----- RAW DATA
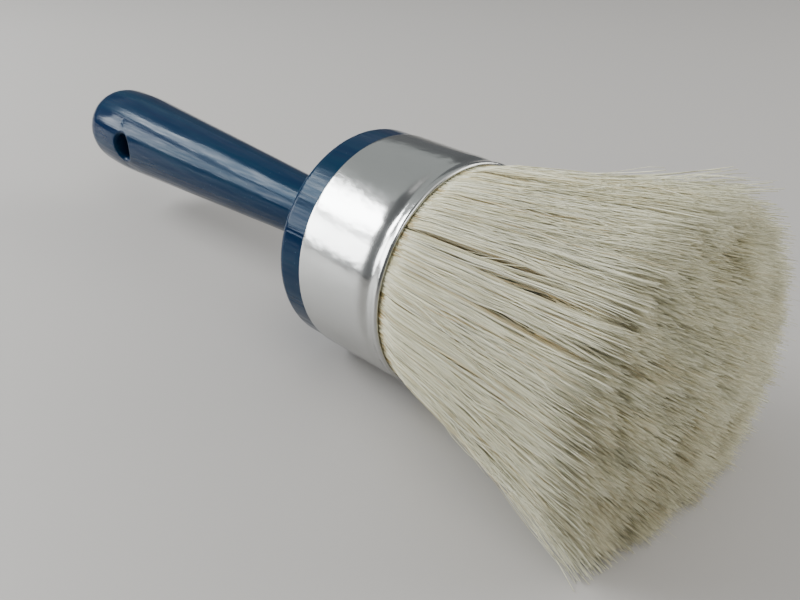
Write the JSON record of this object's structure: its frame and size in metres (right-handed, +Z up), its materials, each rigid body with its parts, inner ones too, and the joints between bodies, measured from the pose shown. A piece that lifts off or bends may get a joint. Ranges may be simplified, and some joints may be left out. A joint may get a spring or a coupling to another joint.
{
  "type": "round bristle brush",
  "caption": "Round natural-bristle brush with a turned, lacquered wooden handle, a rolled steel ferrule and a hanging hole, lying on its side.",
  "frame": {"origin": "on the surface the brush lies on, under the middle of its overall length and width", "axes": "+X along the brush's axis towards the bristle tips, +Z up, Y across; the hanging hole runs along Y"},
  "size_m": [0.206, 0.0648, 0.0574],
  "materials": {
    "blue_lacquer": "gloss slate-blue lacquer over turned hardwood",
    "ferrule_steel": "satin nickel-plated steel",
    "nail_steel": "bright steel",
    "bare_wood": "bare turned wood",
    "resin": "set amber resin",
    "bristle": "cream natural bristle"
  },
  "bodies": {
    "root": {"handle": "blue_lacquer", "ferrule": "ferrule_steel", "ferrule_nails": "nail_steel", "core_plug": "bare_wood", "resin_setting": "resin", "bristle_bundle": "bristle"}
  },
  "joints": []
}
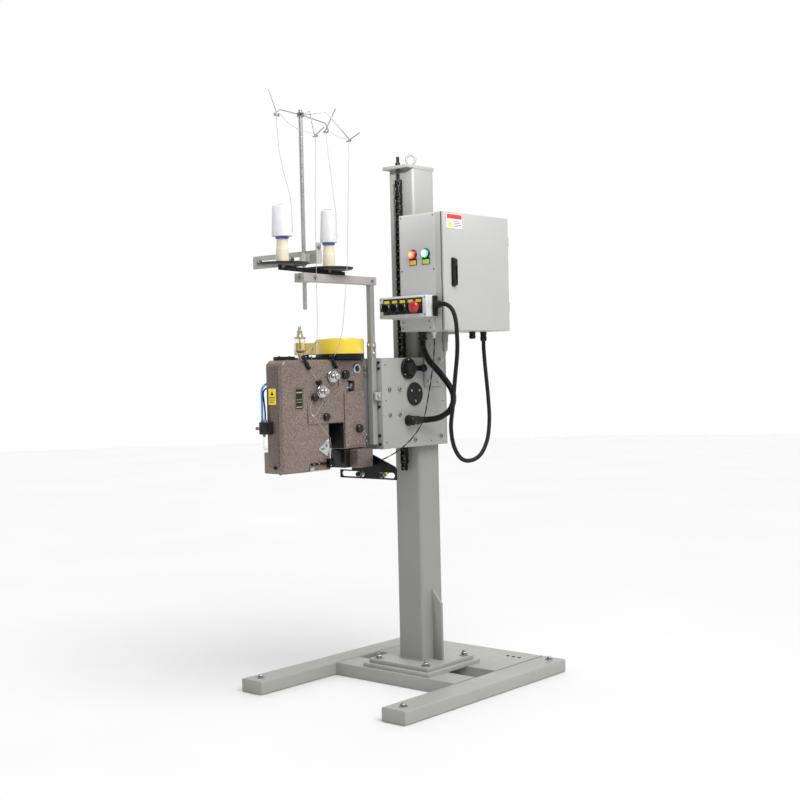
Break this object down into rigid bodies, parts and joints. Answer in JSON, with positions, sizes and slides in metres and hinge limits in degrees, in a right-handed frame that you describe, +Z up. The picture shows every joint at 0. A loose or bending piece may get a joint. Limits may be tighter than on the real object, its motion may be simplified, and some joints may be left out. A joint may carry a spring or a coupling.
{
  "type": "bag closer sewing machine",
  "caption": "Column-mounted bag closing sewing machine: floor frame, chain lift carriage, sewing head with belt drive, thread cone stand, switch cabinet and control box.",
  "frame": {"origin": "on the floor under the centre of the column", "axes": "+Z up, -Y towards the sewing head and the operator, +X the side that the bags pass and that the cabinet door faces"},
  "size_m": [0.652, 1.0189, 1.7284],
  "materials": {
    "frame_paint": "semi-gloss",
    "cabinet_paint": "fine textured",
    "hammertone": "hammered",
    "yellow_paint": "gloss",
    "steel": "machined",
    "stand_steel": "satin",
    "chrome": "polished",
    "brass": "satin",
    "black_steel": "satin",
    "chain_steel": "oiled",
    "black_plastic": "moulded",
    "tray_plastic": "moulded",
    "rubber": "matt",
    "motor_grey": "satin",
    "red_plastic": "gloss",
    "box_plastic": "moulded",
    "cone_thread": "wound thread",
    "thread": "twisted thread"
  },
  "bodies": {
    "frame": {"base_left_leg": "frame_paint", "base_right_leg": "frame_paint", "base_deck": "frame_paint", "column_flange": "frame_paint", "column": "frame_paint", "lifting_eye": "frame_paint", "chain_anchor_rod": "black_steel", "lift_chain": "chain_steel"},
    "carriage": {"carriage_channel": "frame_paint", "carriage_side_plate": "frame_paint", "drive_cover": "black_plastic", "column_lock": "black_plastic", "lift_gearmotor": "motor_grey", "cabinet_bracket": "frame_paint", "conduit_elbow": "black_plastic", "head_casting": "hammertone", "feed_housing": "hammertone", "head_mount_block": "motor_grey", "motor_plate": "black_steel", "sewing_motor": "motor_grey", "drive_belt": "rubber", "belt_guard": "yellow_paint", "oil_cup": "brass", "sensor_bracket": "black_steel", "stand_upright": "stand_steel", "stand_arm": "stand_steel", "stand_post": "steel", "tray_bar": "black_steel", "slotted_bar": "stand_steel", "cone_tray_left": "tray_plastic", "cone_tray_right": "tray_plastic", "thread_cone_left": "cone_thread", "thread_cone_right": "cone_thread", "thread_guides": "steel", "cabinet_body": "cabinet_paint", "mounting_plate": "steel", "control_box": "box_plastic", "control_bracket": "cabinet_paint", "control_cable": "rubber", "head_conduit": "rubber", "sensor_cable": "rubber", "needle_thread_left": "thread", "needle_thread_right": "thread"},
    "guide_roller_upper": {"guide_roller_upper": "steel"},
    "guide_roller_lower": {"guide_roller_lower": "steel"},
    "lift_sprocket": {"lift_sprocket": "steel"},
    "lock_knob": {"lock_knob": "black_plastic"},
    "head_pulley": {"head_pulley": "black_steel"},
    "motor_pulley": {"motor_pulley": "black_steel"},
    "needle_bar": {"needle_bar": "steel"},
    "presser_foot": {"presser_foot": "black_steel"},
    "tension_unit_upper": {"tension_unit_upper": "chrome"},
    "tension_unit_lower": {"tension_unit_lower": "chrome"},
    "cabinet_door": {"cabinet_door": "cabinet_paint"},
    "door_latch": {"door_latch": "black_plastic"},
    "selector_switch_1": {"selector_switch_1": "black_plastic"},
    "selector_switch_2": {"selector_switch_2": "black_plastic"},
    "selector_switch_3": {"selector_switch_3": "black_plastic"},
    "selector_switch_4": {"selector_switch_4": "black_plastic"},
    "emergency_stop": {"emergency_stop": "red_plastic"}
  },
  "joints": [
    {"name": "carriage_lift", "type": "slide", "parent": "frame", "child": "carriage", "axis": [0, 0, 1], "range_m": [-0.2, 0.3]},
    {"name": "sprocket_turn", "type": "hinge", "parent": "carriage", "child": "lift_sprocket", "pos_m": [0, -0.09581, 0.889], "axis": [1, 0, 0], "range_deg": [-520, 350]},
    {"name": "upper_roller_turn", "type": "hinge", "parent": "carriage", "child": "guide_roller_upper", "pos_m": [0, -0.0783, 0.965], "axis": [1, 0, 0], "range_deg": [-620, 415]},
    {"name": "lower_roller_turn", "type": "hinge", "parent": "carriage", "child": "guide_roller_lower", "pos_m": [0, -0.0783, 0.765], "axis": [1, 0, 0], "range_deg": [-620, 415]},
    {"name": "lock_knob_turn", "type": "hinge", "parent": "carriage", "child": "lock_knob", "pos_m": [0.0936, -0.08, 0.966], "axis": [1, 0, 0], "range_deg": [-180, 180]},
    {"name": "door_swing", "type": "hinge", "parent": "carriage", "child": "cabinet_door", "pos_m": [0.229, 0.1815, 1.24825], "axis": [0, 0, 1], "range_deg": [0, 110]},
    {"name": "latch_lift", "type": "hinge", "parent": "cabinet_door", "child": "door_latch", "pos_m": [0.2443, -0.1, 1.284], "axis": [0, -1, 0], "range_deg": [0, 60]},
    {"name": "selector_1_turn", "type": "hinge", "parent": "carriage", "child": "selector_switch_1", "pos_m": [0.059, -0.1933, 1.144], "axis": [0, -1, 0], "range_deg": [-45, 45]},
    {"name": "selector_2_turn", "type": "hinge", "parent": "carriage", "child": "selector_switch_2", "pos_m": [0.0895, -0.1933, 1.144], "axis": [0, -1, 0], "range_deg": [-45, 45]},
    {"name": "selector_3_turn", "type": "hinge", "parent": "carriage", "child": "selector_switch_3", "pos_m": [0.12, -0.1933, 1.144], "axis": [0, -1, 0], "range_deg": [-45, 45]},
    {"name": "selector_4_turn", "type": "hinge", "parent": "carriage", "child": "selector_switch_4", "pos_m": [0.1505, -0.1933, 1.144], "axis": [0, -1, 0], "range_deg": [-45, 45]},
    {"name": "stop_press", "type": "slide", "parent": "carriage", "child": "emergency_stop", "axis": [0, 1, 0], "range_m": [0, 0.006], "stiffness_N_per_m": 1200},
    {"name": "head_pulley_turn", "type": "hinge", "parent": "carriage", "child": "head_pulley", "pos_m": [0.01, -0.35, 1.025], "axis": [0, 0, 1], "continuous": true},
    {"name": "motor_pulley_turn", "type": "hinge", "parent": "carriage", "child": "motor_pulley", "pos_m": [-0.115, -0.36, 1.025], "axis": [0, 0, 1], "continuous": true},
    {"name": "needle_stroke", "type": "slide", "parent": "carriage", "child": "needle_bar", "axis": [0, 1, 0], "range_m": [-0.033, 0.012]},
    {"name": "presser_lift", "type": "slide", "parent": "carriage", "child": "presser_foot", "axis": [0, -1, 0], "range_m": [0, 0.008], "stiffness_N_per_m": 800},
    {"name": "upper_tension_turn", "type": "hinge", "parent": "carriage", "child": "tension_unit_upper", "pos_m": [0.0453, -0.426, 0.948], "axis": [1, 0, 0], "range_deg": [-180, 180]},
    {"name": "lower_tension_turn", "type": "hinge", "parent": "carriage", "child": "tension_unit_lower", "pos_m": [0.0453, -0.471, 0.906], "axis": [1, 0, 0], "range_deg": [-180, 180]}
  ],
  "couplings": [
    {"joint": "sprocket_turn", "follows": "carriage_lift", "rad_per_m": -29.984},
    {"joint": "upper_roller_turn", "follows": "carriage_lift", "rad_per_m": -35.714},
    {"joint": "lower_roller_turn", "follows": "carriage_lift", "rad_per_m": -35.714},
    {"joint": "motor_pulley_turn", "follows": "head_pulley_turn", "ratio": 2.75}
  ]
}
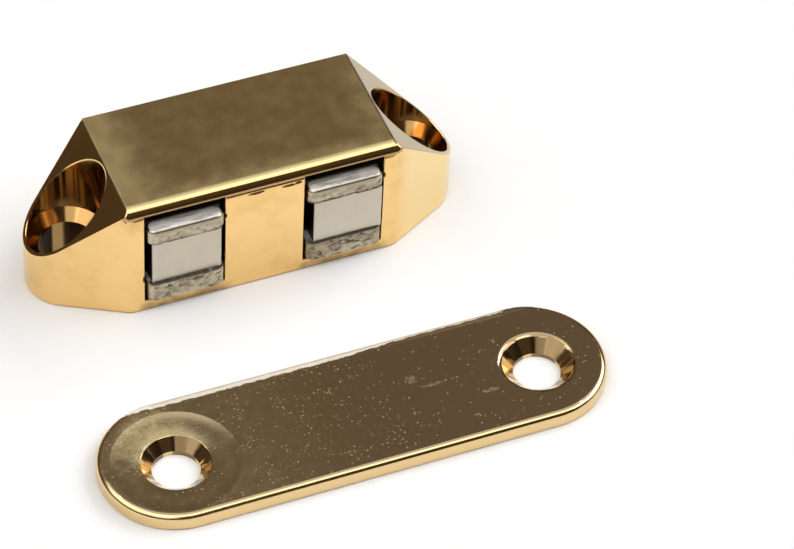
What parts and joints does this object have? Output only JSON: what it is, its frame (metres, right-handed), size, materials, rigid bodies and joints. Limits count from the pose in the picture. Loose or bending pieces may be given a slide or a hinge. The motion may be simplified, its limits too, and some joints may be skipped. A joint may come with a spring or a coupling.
{
  "type": "magnetic catch",
  "caption": "Brass-finished double magnetic catch with floating magnet packs in a trapezoid housing with screw ears, and its flat round-ended strike plate.",
  "frame": {"origin": "centre of the catch's mounting face, midway between its two screw holes", "axes": "+X from one screw ear to the other, -Y the way the magnets face (the strike plate lies on that side), +Z away from the panel the catch is screwed to"},
  "size_m": [0.0576, 0.0473, 0.0155],
  "materials": {
    "housing_plating": "polished brass plating on a zinc casting, top face satin",
    "strike_plating": "polished brass plating with fine pits",
    "sheet_steel": "zinc-plated sheet",
    "pole_steel": "nickel-plated stamped steel with rough sheared edges",
    "magnet": "matt ground face"
  },
  "bodies": {
    "root": {"housing": "housing_plating", "base_plate": "sheet_steel", "strike_plate": "strike_plating"},
    "left_pack": {"left_upper_pole": "pole_steel", "left_magnet": "magnet", "left_lower_pole": "pole_steel"},
    "right_pack": {"right_upper_pole": "pole_steel", "right_magnet": "magnet", "right_lower_pole": "pole_steel"}
  },
  "joints": [
    {"name": "left_float", "type": "slide", "parent": "root", "child": "left_pack", "axis": [0, 1, 0], "range_m": [0, 0.0006]},
    {"name": "right_float", "type": "slide", "parent": "root", "child": "right_pack", "axis": [0, 1, 0], "range_m": [0, 0.0006]}
  ]
}
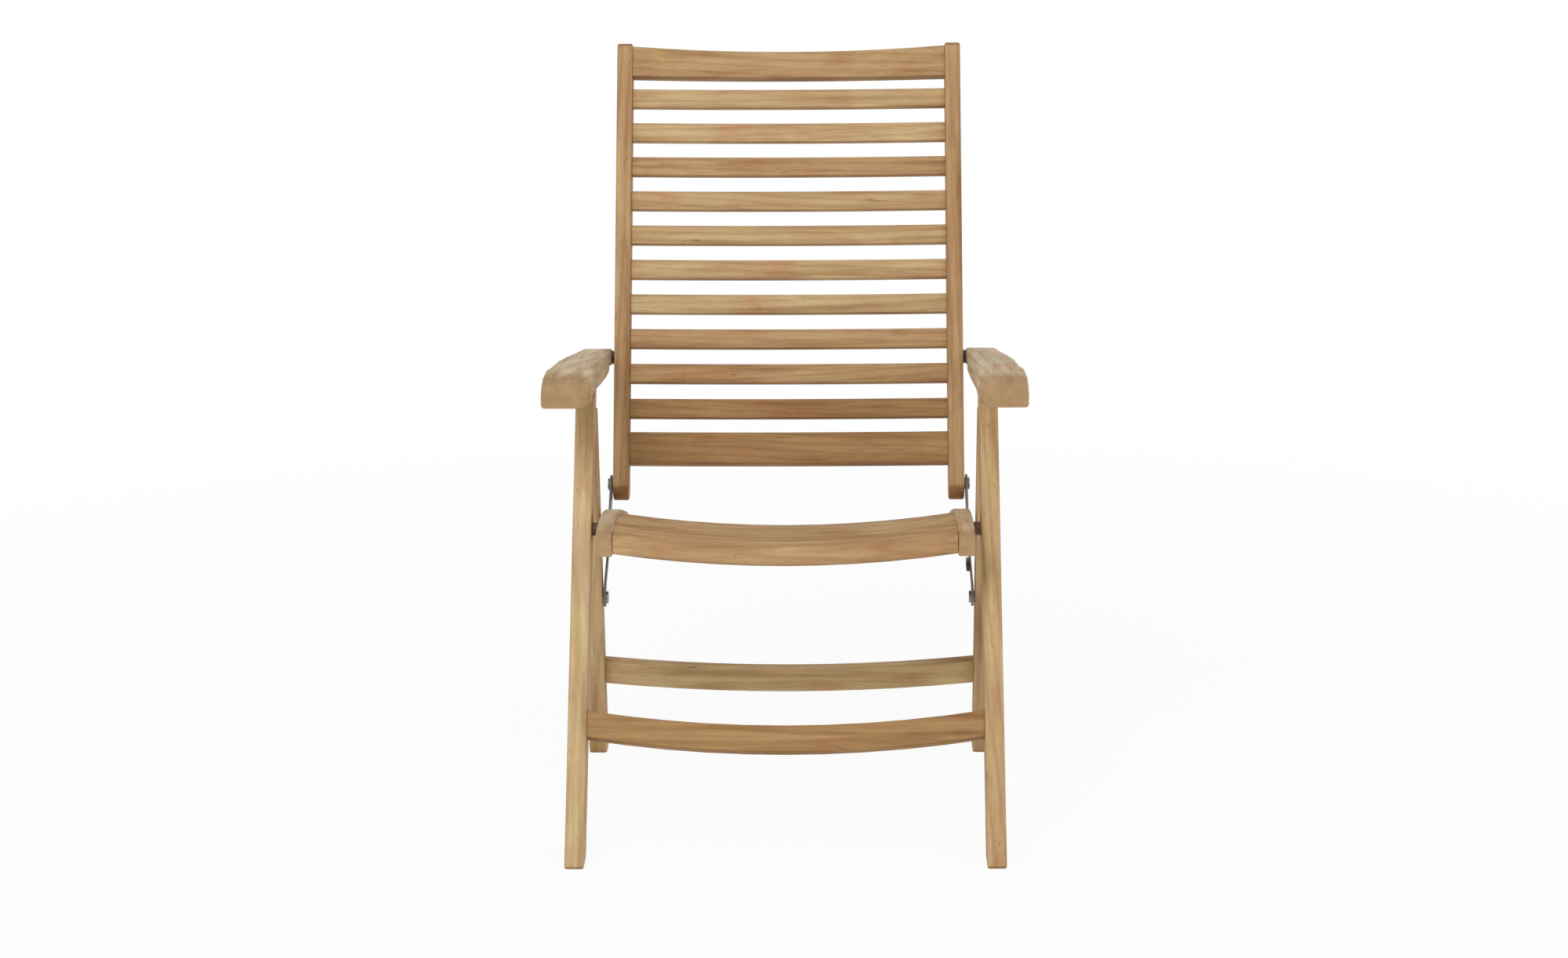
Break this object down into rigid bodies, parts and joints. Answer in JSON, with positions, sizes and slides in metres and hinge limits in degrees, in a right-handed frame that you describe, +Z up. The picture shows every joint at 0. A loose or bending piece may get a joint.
----------
__PROBLEM TO WORK ON__
Scan the listing above. Collect all lines with the word "handed".

__IN RESPONSE__
Write the JSON record of this object's structure: its frame and size in metres (right-handed, +Z up), its materials, each rigid body with its parts, inner ones too, and the joints between bodies, measured from the pose shown. A piece that lifts off or bends may get a joint. Ranges may be simplified, and some joints may be left out. A joint may get a spring or a coupling to another joint.
Break this object down into rigid bodies, parts and joints. Answer in JSON, with positions, sizes and slides in metres and hinge limits in degrees, in a right-handed frame that you describe, +Z up. The picture shows every joint at 0. A loose or bending piece may get a joint. Limits may be tighter than on the real object, its motion may be simplified, and some joints may be left out. A joint may carry a spring or a coupling.
What parts and joints does this object have? Output only JSON: what it is, its frame (metres, right-handed), size, materials, rigid bodies and joints. Limits count from the pose in the picture. Loose or bending pieces may be given a slide or a hinge. The motion may be simplified, its limits too, and some joints may be skipped. A joint may come with a spring or a coupling.
Break this object down into rigid bodies, parts and joints. Answer in JSON, with positions, sizes and slides in metres and hinge limits in degrees, in a right-handed frame that you describe, +Z up. The picture shows every joint at 0. A loose or bending piece may get a joint.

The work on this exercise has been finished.